The whole situation is just so shocking, you will definitely find out who your friends are. I also confided in my GP who has been amazing as I had to take time off work due to stress. Be kind to yourself and always follow your gut instinct !

Feel free to dm me I'm always here for a gab

Posted Mon August 18, 2025 1:43pmReport post

6789

Member since
May 2025

33 posts

So sorry. It's all just too awful. I am DMing you with solicitor details.

Posted Mon August 18, 2025 2:31pmReport post

Alison20

Member since
March 2021

451 posts

I am so sorry that you have found yourself here. It really saddens me to hear how your son was treated by police, but it doesn't surprise me at all. The young person in our family was only 16 when they received the knock and we wre appalled at how they were treated by the police - their lack of understanding Autism was truly shocking. Unfortunately from our experience the police are only interested in getting a conviction and are not to be trusted, no matter how nice they may appear.

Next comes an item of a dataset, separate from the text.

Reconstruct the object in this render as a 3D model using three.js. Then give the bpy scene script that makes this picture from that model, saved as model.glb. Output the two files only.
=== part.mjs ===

We did lodge a complaint once the young person in our family had been to court and included our shock on how we felt he was treated badly as a vulnerable youth with autism. It really opened up our eyes to the police /criminal justice system generally and not in a good way at all. You may want to keep a log of all your concerns so that you can log a complaint if you decide to at some point in the future.



I am thinking of you and your son.

Posted Mon August 18, 2025 3:55pmReport post

Winnie07

Member since
April 2022

119 posts

Hi Alison,

Do you mind me asking what happened with your complaint regarding the Police, also who did you direct it towards ?
I emailed bothe the Police Crime Commissioner who I have to say was absolutely useless but I also wrote to the Chief Inspector who delegated it to an underling. It sort of fizzled out as I felt to overwhelmed to deal with it at the time but it was never wrapped up so to speak.

Did they deal with your complaint satisfactorily?

Posted Mon August 18, 2025 4:16pmReport post

Alison20

Member since
March 2021

451 posts

Hi Winnie

Our complaint was dealt satisfactory. I will private message you later this evening or tomorrow sometime.